Sports

Arlington kicks Batten disease in memory of Carl Bergam

Carl Bergam - Courtesy Photo
Carl Bergam
— image credit: Courtesy Photo

ARLINGTON — Carl Bergam loved soccer.

“That was his favorite thing to do with everybody running around and screaming; he loved it,” said his mother, Robin Bergam.

Even when Carl’s eyesight got so bad that his parents, Robin and Jeff, were advised not to let him play, he still wanted to be on the pitch.

With that spirit in mind, the Bergams have chosen to keep the memory of their son alive with a soccer clinic and a silent auction to support the fight against Batten disease.

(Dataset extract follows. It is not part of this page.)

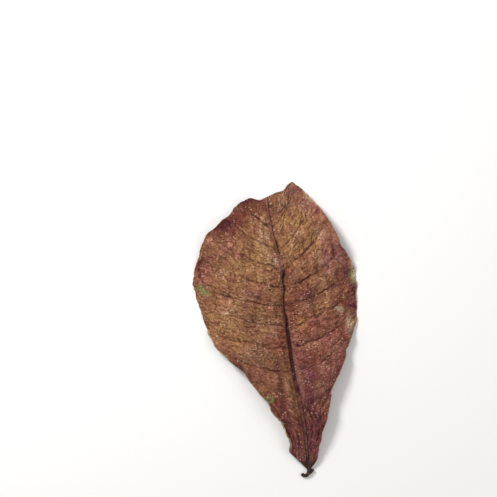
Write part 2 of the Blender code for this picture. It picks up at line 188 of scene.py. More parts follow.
# Coloured zones of the upper face: x, y, reach across, reach along, strength. Of each colour, the
# strongest counts.
ZONES = {
    "gold": (
        (-16, 168, 12, 12, 0.7), (-27, 153, 14, 13, 0.8), (-12, 156, 9, 8, 0.9),
        (-16, 143, 5, 5, 0.7), (-43, 118, 12, 17, 0.9), (-36, 97, 10, 10, 0.9),
        (-31, 136, 11, 8, 0.7), (-50, 130, 6, 6, 0.6), (20, 176, 11, 11, 0.85),
        (11, 160, 9, 9, 0.9), (29, 163, 8, 9, 0.8), (6, 155, 4, 6, 0.9), (8, 178, 5, 6, 0.9),
        (25, 116, 10, 9, 0.6), (30, 135, 8, 9, 0.4), (9, 106, 5, 6, 0.5), (-16, 187, 4, 3, 0.3),
        (-3.2, 48, 1.9, 18, 0.8), (-7, 60, 4, 20, 0.5), (-24, 64, 8, 8, 0.4),
    ),
    "rose": (
        (-55, 150, 7, 13, 0.9), (37, 150, 9, 13, 0.8), (-11, 92, 5, 7, 0.7), (34, 186, 9, 9, 0.9),
        (5, 84, 6, 11, 0.9), (-23, 73, 8, 7, 0.5), (30, 88, 17, 22, 0.9), (23, 66, 12, 14, 0.9),
        (-34, 166, 10, 7, 0.6), (-20, 132, 10, 7, 0.3), (46, 140, 7, 12, 0.7),
        (-14, 42, 9, 12, 0.7), (-44, 122, 6, 5, 0.4),
    ),
    "umber": (
        (-22, 110, 13, 9, 0.8), (-20, 84, 14, 10, 0.8), (-34, 79, 10, 8, 0.8),
        (-27, 128, 9, 5, 0.1), (9, 140, 6, 6, 0.9), (-10, 190, 17, 6, 0.9), (-17, 165, 4, 4, 0.6),
        (-24, 190, 7, 4, 0.9), (16, 190, 6, 5, 0.9), (-24, 181, 7, 5, 0.6), (-6, 118, 5, 9, 0.7),
    ),
    "rust": (
        (-6, 94, 4, 14, 1), (-12, 38, 9, 20, 0.9), (5, 116, 5, 12, 0.8), (14, 129, 10, 6, 0.7),
        (16, 97, 9, 8, 0.6), (14, 76, 8, 9, 0.6), (44, 128, 5, 8, 0.7), (29, 132, 7, 7, 0.4),
        (33, 106, 6, 5, 0.3), (16, 105, 5, 5, 0.9), (24, 82, 5, 5, 0.6), (23, 142, 4, 4, 0.3),
        (8, 142, 4, 4, 0.8), (33, 179, 5, 5, 0.5), (24, 191, 5, 4, 0.5), (-19, 189, 9, 4, 0.9),
        (-25, 183, 7, 7, 1.1), (-34, 180, 7, 5, 1.2), (-8, 191, 6, 4, 0.9), (-33, 144, 4, 4, 0.7),
        (-16, 177, 4, 4, 0.5), (7, 118, 4, 5, 0.8), (-56, 153, 3, 6, 1), (37, 94, 8, 5, 0.8),
        (-33, 71, 3, 8, 1), (-41, 83, 4, 6, 1), (-32, 95, 5, 4, 0.5), (42, 116, 7, 8, 0.8),
        (17, 152, 5, 5, 0.5),
    ),
    "wine": (
        (-33.5, 182, 7, 5.5, 1), (-12, 196, 9, 3, 0.7), (-18, 195, 4, 3, 1.2),
        (-39, 178, 5, 4, 0.9), (25, 199, 12, 3.5, 0.6), (16, 123, 8, 5, 0.75), (48, 110, 5, 6, 1.1),
        (51, 119, 4, 13, 0.8), (47, 136, 2.5, 7, 0.6), (30, 137, 2.4, 2.4, 0.5),
        (37, 128, 3.2, 3.2, 0.6), (47, 158, 3, 9, 0.6), (5.3, 89.9, 1.2, 1.2, 1.1),
        (7, 46, 5, 14, 0.65), (12, 34, 5, 10, 0.65), (-40, 131, 3, 2.6, 0.8),
        (-24, 190, 5, 3, 0.5), (-18, 128, 5, 2.4, 0.6),
    ),
    "pale": (
        (-40, 119, 5, 5, 1), (-8, 106, 3.5, 4, 0.6), (-7, 172, 4, 12, 1), (8, 190, 4, 4, 0.6),
        (32, 165, 4, 5, 1), (17, 167, 4, 4, 0.6), (32, 82, 4, 4, 0.4), (17, 58, 4, 5, 0.4),
        (-31, 90, 6, 6, 0.35), (13, 162, 4.5, 3, 0.75), (-1, 153, 7, 5, 0.9), (3, 172, 3, 8, 0.4),
        (31, 156, 4, 8, 0.35), (-28, 129, 7, 3.5, 0.3), (-38.8, 147.8, 2.4, 1.8, 1),
        (30, 193, 8, 5, 0.5), (24, 72, 5, 5, 0.5), (-6, 60, 3, 15, 0.45),
    ),
    "berry": (
        (10, 66, 8, 16, 0.95), (8, 44, 8, 18, 1.15), (23, 52, 7, 12, 0.9), (30, 64, 6, 10, 0.7),
        (37, 80, 5, 14, 0.6), (8, 22, 12, 26, 1), (-8, 14, 10, 24, 0.9), (-13, 36, 6, 12, 0.6),
        (-7, 42, 4, 12, 0.4),
    ),
    "lilac": (
        (18.5, 199.7, 5, 3.5, 0.9), (27.8, 188.8, 4, 4, 0.8),
    ),
    "green": (
        (-58.5, 138.6, 3.4, 2.6, 1), (-55, 136.6, 3.2, 2.2, 1), (53.4, 131, 2.4, 6, 0.9),
    ),
    "cream": (
        (39.3, 109.9, 2.4, 2.6, 0.9), (45.5, 97, 3.6, 5.5, 0.75), (52.6, 135, 2.2, 6, 1),
    ),
}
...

An extremely outgoing and adventurous character, Carl was diagnosed with the fatal and incurable disease in 2008, at age 11, after an extensive period in which doctors couldn’t tell him or his parents why he was losing his eye sight at six years of age.

Blindness is one of the onsets of Batten, a children’s disease that is so rare that there is not a single case of it in Washington state. Two to four of every 100,000 births in the United States are afflicted by Batten, according to the Batten Disease Support & Research Association, which is part of the trouble. It’s so rare that it can be overlooked and be misdiagnosed early on.

Carl lost his battle with Batten in February of 2009, and a few months later, the Bergam’s were approached by Carl’s former physical education teacher, Lisa Boyle, about a way to remember their son.

“I was thinking of a way to honor him and help raise money to fight this terrible disease,” Boyle said. “The first year, I was thinking that we would get like $800, but I was stunned when we donated $3,200.”

The soccer clinic, which is organized by Boyle, now has help from the Arlington High School players such as Nick Welch who are helping to provide instructors.

The other part of the day is the silent auction, which is growing as well too, as it had nearly 60 items to bid on in 2009, including hall rentals, decorative hangin floral baskets, handcrafted jewelry, kid-friendly items and a 40-watt, handheld PA system among other items.

“When I saw people we didn’t even know bidding on things — that really hit me,” said Robin Bergam, who also has given presentations of Batten for a Combined Federal Campaign, which is a philanthropy program that let’s employees solicit contributions from employees of the federal government.

The Kick Batten’s For Carl Soccer Clinic begins at 9 a.m., June 12, and the auction is at 1 p.m. at the Arlington Boys and Girls Club fields.

Volunteers for the event include the Bergam family (mother Robin; father, Jeff and sister, Mackenzie), Bethany Belisle, Kim Deisher-Allen, Kathleen Parra, Boyle, Christina Waltman, Denise Putnam, Laura Monjazeb, Ashley Moe, Angie Kyle, Dana Wendland, Welch and Jodi Smith.

Those contributing to the event will help a disease to which there is hardly any treatment and that only gets $3 million from the U.S. government annually.

They will also be there to celebrate the life of an extraordinary child that despite his condition seemed to lift the spirits of those around him.

“He was a character,” said Jeff Bergam. “He always had a joke to say and even when it started to get bad, he never let it beat him down.”